Viewing 6 posts - 1 through 6 (of 6 total)
  • Author
    Posts
  • #4559

    tom o
    Participant

    I was just reading a blog on this FastPatch EJC product. Does anyone know cost factors?

    #4731

    Scott
    Participant

    We use it exclusively for small patches on PCC and have had very good results with it.They have a good range of products with different viscosites and set up times.
    My local distributor was very generous with the demo tubes and we tried a few different formulas until we found the right one for application.
    I don’t have the pricing in front of me,but I know it ain’t cheap!

    #4732

    Bob Gardner
    Participant

    We have received and were impressed with a demo on the product and although I don’t have the pricing with me, its a specialized product which translated means it carries a more premium cost.
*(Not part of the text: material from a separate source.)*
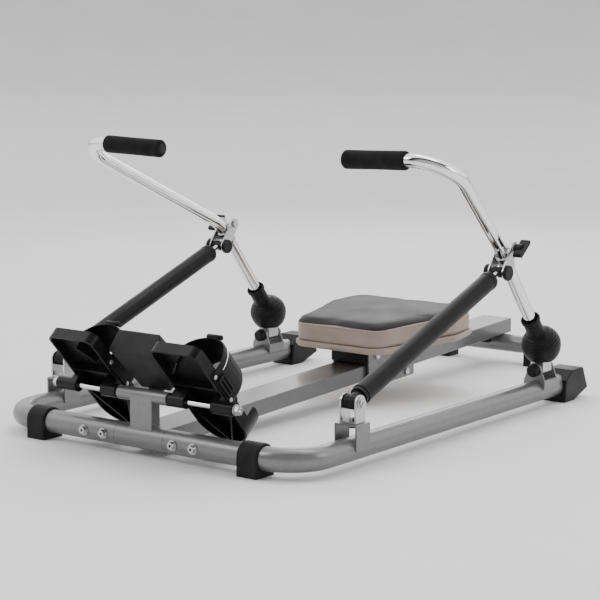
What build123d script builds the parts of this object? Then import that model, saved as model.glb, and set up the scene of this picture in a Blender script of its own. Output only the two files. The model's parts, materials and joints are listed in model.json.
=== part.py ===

But like in most things, you have to analyze the value for what you intend it to do and how you will use it. The old adage “you get what you paid for” rings true if you shop price only.
    Brainstorm your potential uses and include your estimated labor times to be fair. The time of year and your weather requirements are also important details to consider.
    New synthetics are a valuable emergency fix which dictates a higher valve and thus price tag.
    Don’t place too much emphasis in price alone in your analysis.

    #4735

    Ben Jachim
    Participant

    I totally agree with Bob. When it comes to inconveniencing your carriers, go with a product that has lasting power and just as importantly, the ability to dry quickly and be applied in low temperatures. Correcting the pavement problem, in my opinion, out weighs any cost factor. I think your airlines would agree.

    #5034

    craig senna
    Participant

    Good assessment Ben. It is easy math for field maintenance personnel to get in and out of high traffic areas, easing the down time on closures.

    #82098

    marc angus
    Participant

    Back to service time is essential. I hear the average dry time is less than 45 minutes and it can typically handle weight loads is less than 30 minutes.